El racismo que rezuman esos viejos textos, aderezados por otros como la conferencia sobre La raza catalana pronunciada por el alcalde de Barcelona Bartolomé Robert en 1899, no ha acabado de desprenderse de las cabezas de muchos líderes nacionalistas contemporáneos. Es fácil encontrar alusiones supremacistas en manifestaciones públicas de Xabier Arzalluz, Jordi Pujol, Quim Torra u Oriol Junqueras. Como cuando Arzalluz hablaba del «Rh negativo de los vascos» o Junqueras manifestaba que «los catalanes tienen más proximidad genética con los franceses que con los españoles», cosa que el entonces líder del PP catalán, Alejandro Fernández, respondió diciéndole que tenía más aspecto de españolazo que de ciudadano europeo del norte.

Habiéndose edificado los movimientos nacionalistas peninsulares sobre fuertes bases etnicistas, la dramática evolución histórica del siglo XX les hizo cambiar sus argumentos. El auge del nazismo en Alemania y su apología de la superioridad de la raza aria causaron el terrible genocidio de millones de judíos, de forma que ciertos postulados racistas no pudieron ya defenderse tras la derrota alemana en la Segunda Guerra Mundial.

Precisamente para evitar los desastres causados por los nacionalismos identitarios nacieron, en la década de 1950, las primeras instituciones políticas precursoras de lo que hoy constituye la Unión Europea: CECA, CEE y EURATOM.

Por ello, nuestros nacionalismos peninsulares mutaron drásticamente su estrategia. Y, aunque muchos se siguen sintiendo integrantes de una «raza superior» (algo que resulta gracioso examinando fotografías de Aitor Esteban, Arnaldo Otegi, Jordi Pujol, Oriol Junqueras, Quim Torra, Carles Puigdemont, Jordi Turull, Dolors Bassa, Carme Forcadell, Anna Gabriel o Laura Borràs), hoy el fundamento esencial de los postulados separatistas pivota alrededor de la lengua. Para ellos, quien habla una misma lengua merece una misma «patria», cosa que no parece funcionar más allá de sus cansinas ensoñaciones regionales. Pues jamás los anglohablantes del mundo hablan de «países ingleses», ni los francófonos de «países franceses», como tampoco los españoles pretendemos que Iberoamérica siga siendo nuestra por los siglos de los siglos.

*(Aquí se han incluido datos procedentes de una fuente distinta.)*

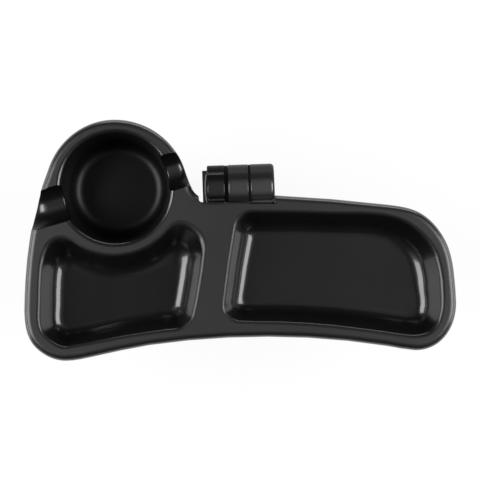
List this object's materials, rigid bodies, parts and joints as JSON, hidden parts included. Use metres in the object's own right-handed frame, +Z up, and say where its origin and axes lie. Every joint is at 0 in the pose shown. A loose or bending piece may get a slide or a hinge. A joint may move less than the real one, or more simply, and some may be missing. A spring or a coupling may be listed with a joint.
{
  "type": "stroller snack tray",
  "caption": "Moulded stroller snack tray with a notched cup well and two snack pockets, on a tilting hinge and a screw clamp for the bumper bar.",
  "frame": {"origin": "centre of the bumper bar that the clamp grips, halfway along the clamp", "axes": "+X along the bar and the tilt hinge, to the right for someone who looks down on the tray from the child's side; +Y away from the child, to the stroller's front; +Z up"},
  "size_m": [0.3388, 0.1893, 0.1502],
  "materials": {
    "tray_shell": "satin moulded black plastic",
    "hinge_bracket": "matt black glass-filled nylon",
    "bracket_screw_1": "zinc-plated steel",
    "bracket_screw_2": "zinc-plated steel",
    "bracket_screw_3": "zinc-plated steel",
    "tilt_bolt": "zinc-plated steel",
    "friction_washer": "matt black rubber",
    "thrust_washer": "smooth black plastic",
    "tilt_knob": "semi-gloss black plastic",
    "knob_nut": "plain brass",
    "knob_cap": "semi-gloss black plastic",
    "clamp_frame": "matt black glass-filled nylon",
    "upper_pad": "matt black rubber",
    "clamp_insert": "plain brass",
    "clamp_jaw": "matt black glass-filled nylon",
    "jaw_pad": "matt black rubber",
    "clamp_screw": "zinc-plated steel",
    "clamp_knob": "semi-gloss black plastic",
    "knob_pin": "zinc-plated steel",
    "jaw_clip": "spring steel"
  },
  "bodies": {
    "clamp": {"clamp_frame": "clamp_frame", "upper_pad": "upper_pad", "clamp_insert": "clamp_insert"},
    "tray": {"tray_shell": "tray_shell", "hinge_bracket": "hinge_bracket", "bracket_screw_1": "bracket_screw_1", "bracket_screw_2": "bracket_screw_2", "bracket_screw_3": "bracket_screw_3", "tilt_bolt": "tilt_bolt", "friction_washer": "friction_washer"},
    "washer": {"thrust_washer": "thrust_washer"},
    "knob": {"tilt_knob": "tilt_knob", "knob_nut": "knob_nut", "knob_cap": "knob_cap"},
    "jaw": {"clamp_jaw": "clamp_jaw", "jaw_pad": "jaw_pad"},
    "spindle": {"clamp_screw": "clamp_screw", "clamp_knob": "clamp_knob", "knob_pin": "knob_pin", "jaw_clip": "jaw_clip"}
  },
  "joints": [
    {"name": "tray_tilt", "type": "hinge", "parent": "clamp", "child": "tray", "pos_m": [0, 0.01, 0.06], "axis": [1, 0, 0], "range_deg": [-30, 10]},
    {"name": "tilt_knob_travel", "type": "slide", "parent": "tray", "child": "washer", "axis": [-1, 0, 0], "range_m": [0, 0.00187]},
    {"name": "tilt_knob_turn", "type": "hinge", "parent": "washer", "child": "knob", "pos_m": [0, 0.01, 0.06], "axis": [-1, 0, 0], "range_deg": [0, 540]},
    {"name": "jaw_travel", "type": "slide", "parent": "clamp", "child": "jaw", "axis": [0, 0, 1], "range_m": [-0.006, 0.01]},
    {"name": "clamp_screw_turn", "type": "hinge", "parent": "jaw", "child": "spindle", "pos_m": [0, 0, -0.03], "axis": [0, 0, 1], "range_deg": [-540, 900]}
  ],
  "couplings": [
    {"joint": "tilt_knob_turn", "follows": "tilt_knob_travel", "rad_per_m": 5026.5},
    {"joint": "clamp_screw_turn", "follows": "jaw_travel", "rad_per_m": 1570.8}
  ]
}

P.D. Al columnista Raúl del Pozo le gusta repetir esta frase del antropólogo e historiador Julio Caro Baroja: «El tipo más tonto que conocí fue Sabino Arana, hasta que leí a Prat de la Riba». Por cierto, el racista Prat de la Riba tiene dedicada una calle en Palma. Sería muy saludable eliminarla aplicándole criterios de memoria histórica.